- Directed by: Yoav Shamir
- Written by: Yoav Shamir
- Produced by: Tanya Aizikovich, Yoav Shamir, Michael Moore, Karina Rotenstein
- Starring: Philip Zimbardo
- Narrated by: Yoav Shamir
- Production company: Yoav Shamir Films
- Release date: 2013;
- Running time: 88 minutes
- Countries: Israel, United States, South Africa, Germany, Congo
- Language: English

= 10%: What Makes a Hero? =

10%: What Makes a Hero? (10% – מה הופך אדם לגיבור?, 10% – Mah Hofech Adam Lagibor?) is a 2013 Israeli documentary film directed by Yoav Shamir. The film focuses on the concept of heroism, which the director sets out to define and locate. The title refers to the Milgram experiment where 10% of the subjects were shown to go against authorities for the sake of moral conviction.
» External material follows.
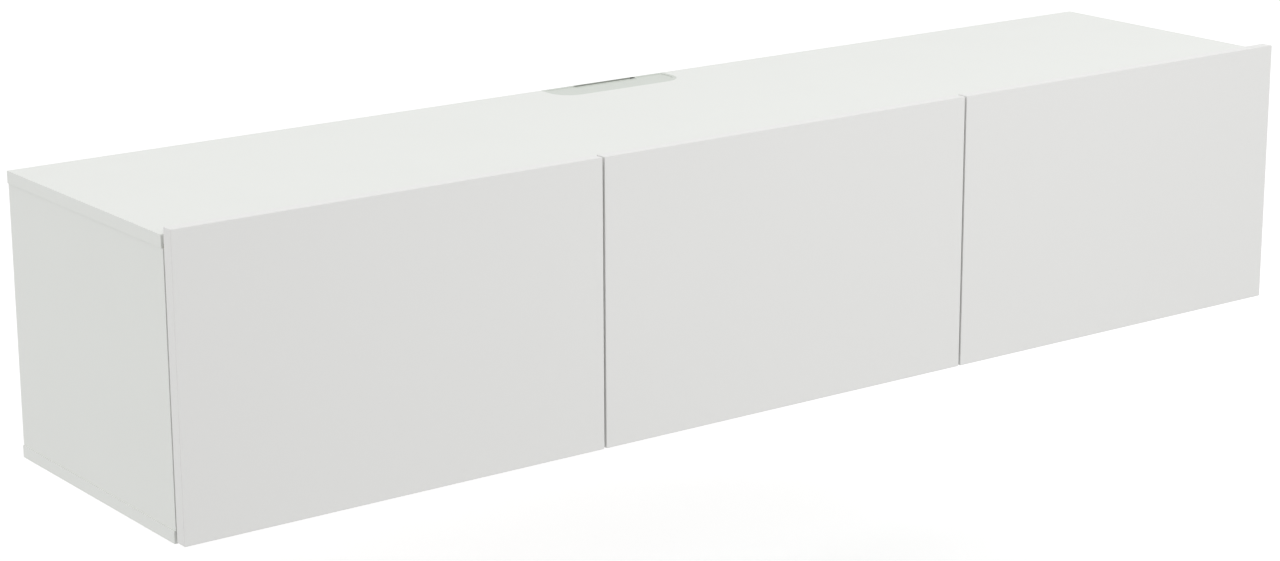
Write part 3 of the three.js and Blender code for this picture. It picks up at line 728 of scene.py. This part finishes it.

The film was screened at a number of international film festivals. It received the Documentary Excellence Award at the 2013 South Film Festival in Israel.

==Production==
The film was partially financed by the filmmaker Michael Moore, who is credited as an executive producer. Shamir crowdfunded a part of the film's budget, and Moore offered to donate the same amount of money as the crowdfunding campaign was able to raise. According to Moore, he had become an admirer of Shamir after watching Shamir's 2009 film Defamation, a documentary on antisemitism and its political uses.